First we use the cuda monad to write a parallel template, which defines all the required GPU resources and a function how these GPU resources are going to be used:

let pfunct = cuda {
    let! kernel =
        <@ fun n (x:DevicePtr<float>)
                 (y:DevicePtr<float>)
                 (z:DevicePtr<float>) ->
            let start = blockIdx.x * blockDim.x + threadIdx.x
            let stride = gridDim.x * blockDim.x
            let mutable i = start
            while i < n do
                z.[i] <- x.[i] + y.[i]
                i <- i + stride @>
        |> defineKernelFunc

let divUp num den = (num + den - 1) / den

return PFunc(fun (m:Module) (x:float[]) (y:float[]) ->
    let kernel = kernel.Apply m
    let n = x.Length
    use dx = m.Worker.Malloc(x)
    use dy = m.Worker.Malloc(y)
    use dz = m.Worker.Malloc<float>(n)
    let lp = LaunchParam(min (divUp n 16) 1024, 16)
    kernel.Launch lp n dx.Ptr dy.Ptr dz.Ptr
    dz.ToHost()) }

The cuda monad produces a value of type:

val pfunct : PTemplate<PFunc<(float [] -> float [] -> float [])>>

Next we need to compile the template.
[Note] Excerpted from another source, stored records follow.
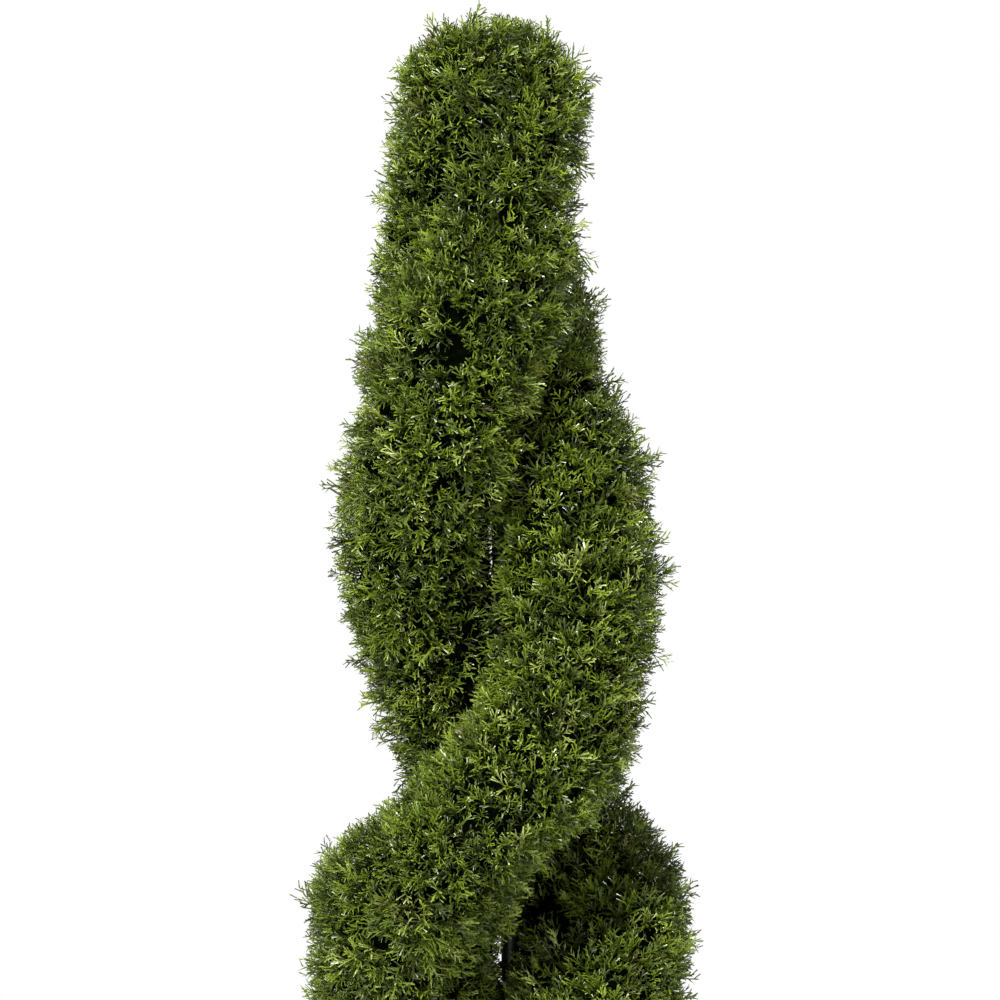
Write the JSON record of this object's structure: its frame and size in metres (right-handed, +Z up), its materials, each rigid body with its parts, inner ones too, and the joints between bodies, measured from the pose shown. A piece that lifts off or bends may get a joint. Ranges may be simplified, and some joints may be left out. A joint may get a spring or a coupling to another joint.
{
  "type": "artificial double spiral topiary",
  "caption": "Artificial cedar tree clipped into a double spiral: strands of plastic foliage wound round a slender leaning pole, set in a plain round pot with a cast filling.",
  "frame": {"origin": "centre of the pot's flat underside", "axes": "+Z up along the tree, +X to the right and -Y to the front as usually seen"},
  "size_m": [0.3845, 0.3774, 1.5],
  "materials": {
    "foliage": "semi-gloss moulded plastic sprigs, bright tips and dark gaps",
    "coated_wire": "satin dark coating",
    "pot_plastic": "matt moulded plastic",
    "cast_filling": "rough cast"
  },
  "bodies": {
    "root": {"filling": "cast_filling", "first_strand_arm": "coated_wire", "first_strand_clump_01": "foliage", "first_strand_clump_02": "foliage", "first_strand_clump_03": "foliage", "first_strand_clump_04": "foliage", "first_strand_clump_05": "foliage", "first_strand_clump_06": "foliage", "first_strand_clump_07": "foliage", "first_strand_clump_08": "foliage", "first_strand_clump_09": "foliage", "first_strand_clump_10": "foliage", "pole": "coated_wire", "pot": "pot_plastic", "second_strand_arm": "coated_wire", "second_strand_clump_01": "foliage", "second_strand_clump_02": "foliage", "second_strand_clump_03": "foliage", "second_strand_clump_04": "foliage", "second_strand_clump_05": "foliage", "second_strand_clump_06": "foliage", "second_strand_clump_07": "foliage", "second_strand_clump_08": "foliage", "second_strand_clump_09": "foliage", "second_strand_clump_10": "foliage"}
  },
  "joints": []
}
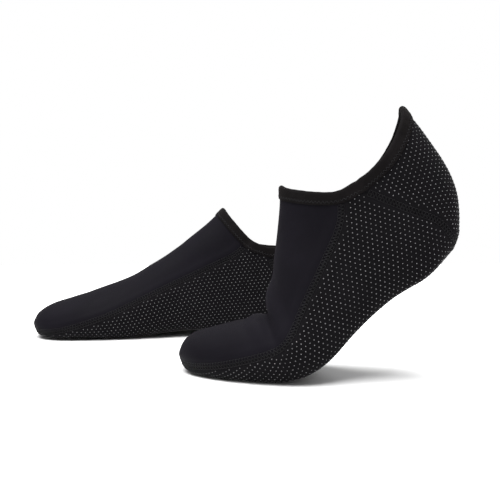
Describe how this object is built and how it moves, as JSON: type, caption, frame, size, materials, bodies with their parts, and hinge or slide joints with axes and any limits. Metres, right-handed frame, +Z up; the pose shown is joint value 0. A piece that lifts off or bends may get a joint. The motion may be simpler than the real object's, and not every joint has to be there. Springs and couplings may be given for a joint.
{
  "type": "pair of water socks",
  "caption": "Pair of low-cut neoprene water socks with sewn vamp, grip-printed wrap sole, heel cup and bound collar; the left is bent on tiptoe, the right stands flat.",
  "frame": {"origin": "middle of the pair's footprint, on the floor", "axes": "+X from the toes to the heels, +Y from the left sock to the right sock, +Z up"},
  "size_m": [0.307, 0.3002, 0.1862],
  "materials": {
    "jersey": "matt black knitted jersey on foam",
    "grip_knit": "black fine mesh knit on foam with small raised grey grip dots",
    "tape": "matt black stretch binding tape",
    "thread": "black polyester stitching thread, slight sheen"
  },
  "bodies": {
    "right_sock": {"right_vamp_panel": "jersey", "right_sole_panel": "grip_knit", "right_heel_panel": "grip_knit", "right_collar_binding": "tape", "right_vamp_seam_outer": "thread", "right_vamp_seam_inner": "thread", "right_heel_seam_outer": "thread", "right_heel_seam_inner": "thread", "right_collar_stitch_outer": "thread", "right_collar_stitch_inner": "thread"},
    "left_sock": {"left_vamp_panel": "jersey", "left_sole_panel": "grip_knit", "left_heel_panel": "grip_knit", "left_collar_binding": "tape", "left_vamp_seam_outer": "thread", "left_vamp_seam_inner": "thread", "left_heel_seam_outer": "thread", "left_heel_seam_inner": "thread", "left_collar_stitch_outer": "thread", "left_collar_stitch_inner": "thread"}
  },
  "joints": [
    {"name": "left_sock_lift", "type": "slide", "parent": "right_sock", "child": "left_sock", "axis": [0, 0, 1], "range_m": [0, 0.25]}
  ]
}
We first generate a worker, which essentially is a CUDA context for a physical GPU, by calling:

let worker = new DeviceWorker(Device(0))

It remains to load the template into the worker, which compiles the CUDA resources into a binary module and loads it into the worker:

use pfuncm = worker.LoadPModule(pfunct)

which produces a value of type:

val pfuncm : PModule<(float [] -> float [] -> float [])>

To execute the kernel we write a small test function:

let test n =
    // Test data and reference solution.
    let x = Array.init n (fun i -> float(i))
    let y = Array.init n (fun i -> float(2*i)) 
    let h = Array.map2 (+) x y

    // Run gpu kernel.
    let d = pfuncm.Invoke x y

    Array.forall2 (fun h d -> h = d) h d

test (1 <<< 24)

It is good practice to clean up your resources:

pfuncm.Dispose()
worker.Dispose()

You have sucessfully launched your first GPU kernel with Alea.cuBase.